You may have wondered, why were the Middle Ages such a complete waste of time? We have the Roman Empire prior to the year AD 476, and they gave us law, order, geometry, astronomy, the alphabet and Roman numerals.[1] A veritable supermarket sweep of civilisational benefits. Then they were sacked, the barbarians overcame Europe, and all was lost. Whereas the sages, architects, and philosophers of Ancient Rome were thinking about laws, temples, and stoicism, the thinkers of the medieval period scratched their egg-in-nest-looking heads, and asked, ‘How many angels can dance on the head of a pin?’ This trend of theological nit-picking is now known as scholasticism.

I read a little of the medieval scholastic work Summa Theologica online for inspiration, thinking it’d be a short read. But guess what, turns out Summa isn’t Latin for ‘summary’. It means ‘total’: it’s seven books long, and Thomas Aquinas died before finishing the work – which probably came as something of a relief.

Here’s an excerpt of Aquinas talking about charity:

Whether almsgiving is a matter of precept? We proceed to the fifth article:

Objection 1. It would seem that almsgiving is not a matter of precept. For the counsels are distinct from precepts. Now almsgiving is a matter of counsel, according to Daniel 2:24: “Let my counsel be acceptable to the Kings; redeem them thy sins with alms.” Therefore, almsgiving is not a matter of precept.[2]

Bear in mind, this is Article 5 (out of 10) on the subject of almsgiving (charity). Aquinas has four more objections to go, an interlude, and four more replies to those given objections. It makes you wonder whether he ever got around to actually donating.

Luckily for Aquinas, I’ve found one use for the almsgiving section. The next time a charity-mugger approaches you outside Tesco, just throw Book II of the Summa at him and run off.[i] Problem solved.

The point is that the abstract, legalistic debates of the national curriculum are irrelevant to trainees and NQTs. When I was a trainee, I read the national curriculum, but I didn’t have to – why would I? I’m told what to teach by my head of department. I follow the schemes of work I’m given. That’s it. Asking trainee teachers to busy themselves with national curriculum is like asking a driver with L-plates to design a contraflow system for the Coventry ring road. In a word: pointless.

The worst part is that the modern-day scholastics who contemplate how many learning journeys can dance on the head of a pin overlook one crucial fact: overwhelmingly, it is the best-selling textbook that has the most clout in British schools.

This is especially true in geography, where most practitioners are about as qualified as an aromatherapist in A&E. I myself can boast not only of having picked history GCSE over geography, before being kicked off that and earning neither, but also of having dropped geography at A level – the academic equivalent of cheating on your betrothed prior to dumping her at the altar.

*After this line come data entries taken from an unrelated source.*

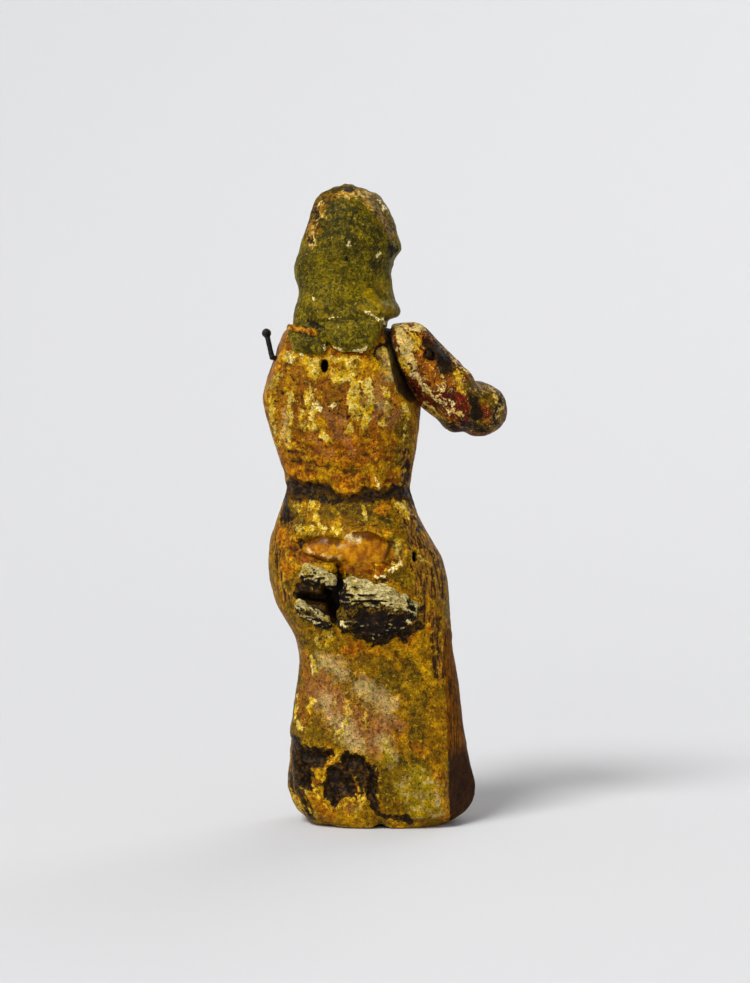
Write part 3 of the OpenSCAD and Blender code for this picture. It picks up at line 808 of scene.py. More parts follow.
# The hem behind, as (x, z) points from right to left.
HEM_TUNIC = [(-30, 81), (-8, 81), (-6, 79.9), (-0.4, 79.9), (4.8, 80), (5.4, 78.4), (8.3, 77.6), (11, 78.8),
             (12, 80.7), (15.4, 80.7), (21.6, 81.4), (30, 81)]
SHOULDER_Z = 112.0           # the tunic's thickness fades in from here down to the chest
CHEST_Z = 90.0
FOLDS_TOP, FOLDS_FULL = 74.0, 25.0   # the front folds begin at one height and are deepest below the other
NECK_X, NECKLINE_Z = 9.0, 114.6      # the middle of the tunic's neckline in front, which falls to both sides
# Places of relief on the body, as strokes.
VOID = [(3.3, 11, 56.6, 11, 54, 9.6, 50.6), (0.9, 10.2, 61.4, 9.8, 58), (1.3, 19, 54, 12, 53)]
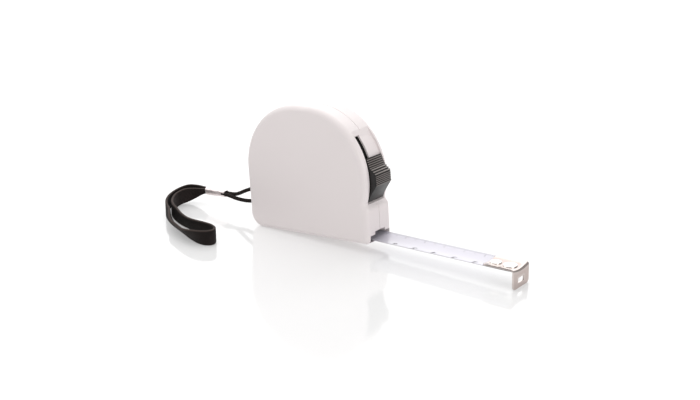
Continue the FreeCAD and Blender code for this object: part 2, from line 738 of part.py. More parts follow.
def strap_webbing():
    """Flat woven strip standing on its edge, from the ferrule out round the loop and back."""
    points = from_eye(webbing_route)
    path = arc_path(points, "webbing")
    along = (points[1] - points[0])
    across = Vector(-along.y, along.x, 0).normalize() * (webbing_thickness / 2)
    up = Vector(0, 0, webbing_width / 2)
    corners = [points[0] + across + up, points[0] - across + up,
               points[0] - across - up, points[0] + across - up]
    section = Part.makePolygon(corners + [corners[0]])
    shell = Part.BRepOffsetAPI.MakePipeShell(path)
    shell.setBiNormalMode(Vector(0, 0, 1))
    shell.add(section, False, False)
    shell.build()
    shell.makeSolid()
    solid = shell.shape()
    print("webbing volume %.1f of %.1f" % (solid.Volume,
                                           path.Length * webbing_width * webbing_thickness))
    return solid


def strap_ferrule():
    """Flattened crimp tube where both ends of the cord meet both ends of the webbing."""
    right = Vector(eye_x, 0, eye_z) + ferrule_right
    left = Vector(eye_x, 0, eye_z) + ferrule_left
    along = (left - right)
    tube = box(0, along.Length, -ferrule_depth / 2, ferrule_depth / 2,
               -ferrule_width / 2, ferrule_width / 2)
    long_edges = [e for e in tube.Edges if abs(e.BoundBox.XLength - along.Length) < 1e-6]
    tube = tube.makeFillet(ferrule_width * ferrule_round, long_edges)
    tube.Placement = Placement(right, Rotation(Vector(1, 0, 0), along))
    return tube


def eye_pin():
    """Pin across the strap eye that the cord loops round."""
    reach = eye_width / 2 + eye_wall - seat_gap
    return rod(eye_pin_inset, eye_height, -reach, reach, eye_pin_radius)


# ---------------------------------------------------------------- the whole tape
def build():
    plain, screwed = split_case()
    in_case = {
        "case_plain_shell": plain,
        "case_screw_shell": screwed,
        "case_screws": case_screws(),
        "centre_post": centre_post(),
        "reel_washers": reel_washers(),
        "reel_drum": reel_drum(),
        "drum_cover": drum_cover(),
        "blade_coil": blade_coil(),
        "mainspring": mainspring(),
        "spring_clip": spring_clip(),
        "lock_button": lock_button(),
        "lock_slider": lock_slider(),
        "brake_shoe": brake_shoe(),
        "strap_eye_pin": eye_pin(),
    }
    on_blade = {
        "blade_front": blade_front(),
        "blade_run": blade_run(),
        "end_hook": end_hook(),
        "hook_rivet_front": hook_rivet(front_rivet_back, front_rivet_head),
        "hook_rivet_rear": hook_rivet(rear_rivet_back, rear_rivet_head),
        "hook_backing_plate": backing_plate(),
    }
    nodes = {name: from_case(shape) for name, shape in in_case.items()}
    nodes.update({name: from_blade(shape) for name, shape in on_blade.items()})
    nodes["strap_cord"] = strap_cord()
    nodes["strap_ferrule"] = strap_ferrule()
    nodes["strap_webbing"] = strap_webbing()
    return nodes


def report(nodes):
    for name, shape in nodes.items():
        b = shape.BoundBox
        print("%-20s solids %d valid %s vol %8.1f  x %.1f %.1f y %.1f %.1f z %.1f %.1f"
              % (name, len(shape.Solids), shape.isValid(), shape.Volume,
                 b.XMin, b.XMax, b.YMin, b.YMax, b.ZMin, b.ZMax))
    print("lean %.3f dip %.3f coil %.2f ratio %.3f" % (math.degrees(LEAN), math.degrees(DIP),
                                                       coil_radius, reel_ratio))
    print("reel axis", stand_point(reel_x, reel_z), "lock axis", stand_point(arc_x, arc_z))
    print("eye", eye_x, eye_z, "mouth", stand_point(case_length, mouth_height))


def main():
    os.makedirs("parts", exist_ok=True)
    nodes = build()
    report(nodes)
    for name, shape in nodes.items():
        shape.exportStep(os.path.join("parts", name + ".step"))


main()
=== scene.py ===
"""Pocket tape measure with a white split case, riveted steel blade, lock button and wrist strap.

Run as a script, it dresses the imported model: every visible piece gets its final shape and finish.
"""

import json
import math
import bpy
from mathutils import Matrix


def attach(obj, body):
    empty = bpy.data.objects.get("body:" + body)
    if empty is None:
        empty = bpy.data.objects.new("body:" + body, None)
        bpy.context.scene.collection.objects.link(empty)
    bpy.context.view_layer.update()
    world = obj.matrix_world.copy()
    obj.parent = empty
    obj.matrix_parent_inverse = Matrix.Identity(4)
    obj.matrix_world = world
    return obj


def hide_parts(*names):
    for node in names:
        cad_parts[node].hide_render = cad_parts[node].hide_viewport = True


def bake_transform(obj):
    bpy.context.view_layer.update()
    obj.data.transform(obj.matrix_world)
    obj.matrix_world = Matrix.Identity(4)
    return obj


bl_info = {
    "name": "Pocket Tape Measure",
    "version": (1, 0, 0),
    "blender": (4, 5, 0),
    "location": "View3D > Sidebar > Tape",
    "description": "Builds the visible pieces of a pocket tape measure on its packed model",
    "category": "Add Mesh",
}

import bmesh
import bpy
from bpy.props import FloatProperty, FloatVectorProperty, IntProperty, PointerProperty
from mathutils import Vector

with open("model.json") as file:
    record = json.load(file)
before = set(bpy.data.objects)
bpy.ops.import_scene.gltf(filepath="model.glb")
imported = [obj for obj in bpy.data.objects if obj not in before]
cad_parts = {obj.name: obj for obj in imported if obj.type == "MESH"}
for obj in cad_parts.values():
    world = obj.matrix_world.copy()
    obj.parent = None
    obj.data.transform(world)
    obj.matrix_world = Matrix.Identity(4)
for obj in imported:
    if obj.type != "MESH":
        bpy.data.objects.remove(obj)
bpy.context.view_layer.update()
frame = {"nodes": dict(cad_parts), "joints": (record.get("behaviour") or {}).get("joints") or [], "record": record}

MM = 0.001

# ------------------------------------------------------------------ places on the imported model
joints = {j["name"]: j for j in frame["joints"]}
mounts = {m["name"]: m for m in frame["record"]["mounts"]}

ALONG = Vector(joints["blade_slide"]["axis"])            # along the pulled-out blade
OVER = Vector((-ALONG.z, 0.0, ALONG.x))                  # square to the blade, upwards
ACROSS = Vector((0.0, 1.0, 0.0))
BLADE_OUT = 70.2 * MM                                    # from the nose to the hook's outer face
FACE_MARK_DROP = 1.2 * MM                                # the marked point on the hook's outer face
TIP_UNDER_HOOK = 1.75 * MM                               # the blade's end behind the outer face
FRONT_RIVET, REAR_RIVET = 5.2 * MM, 12.0 * MM            # the rivets' middles behind that face
MOUTH = Vector(mounts["hook_outer_face"]["pos_m"]) - ALONG * BLADE_OUT + OVER * FACE_MARK_DROP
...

So why am I now a geography teacher? I chose to switch from history to geography because of the textbook. There were too many textbooks for history, all organised under dubious headings like change, consequence, continuity … codswallop. I ditched reading the Summa because its seven books were giving me flashbacks to history GCSE. And please don’t mistake this for philistinism. The fact is, when you’re teaching on a full timetable, you never know what will happen. You may have to cover lessons for colleagues. Or the department might decide at 9pm on Sunday to run a crash-revision timetable for Year 10, starting tomorrow. Having multiple textbooks swiftly becomes untenable – especially when more textbooks = greater cost for the department, and therefore fewer available between colleagues. I often didn’t have any resources in history, since people stockpiled the Cold War textbooks like nuclear warheads. But in geography, oh yeah, that little blue book with the ant on the front – I always had it available.[3] I probably looked at the national curriculum for geography twice, but I’ve probably spent more time using the textbook than most marriages last.

I agree with the notion that ‘intelligence is the simple accrual and tuning of many small units of knowledge that in total produces complex cognition’.[4] When you think about it this way, PGCE guides that go all Summa Theologica over the national curriculum really do seem as irrelevant as the medieval scholastics – whom Erasmus described as ‘so blind as to not be able to see a stone’s cast before them, yet as sharp-sighted as possible in spying-out ideas, universals, separate forms, [and] formalities’.[5]

Trainees can look into the national curriculum later, when they head a department. For now, let’s tell trainees what to do, what not to do, and how to best impart the many small units of knowledge.

[1] Mary Beard, SPQR: A History of Ancient Rome (London: Mary Beard Publications, 2016), pp. 131–169 & pp. 527–537.


[3] GCSE Geography AQA Student Book.

[4] Daisy Christodoulou, Seven Myths About Education (London: The Curriculum Centre, 2013), p. 20.


[i] If you hear sirens, keep running.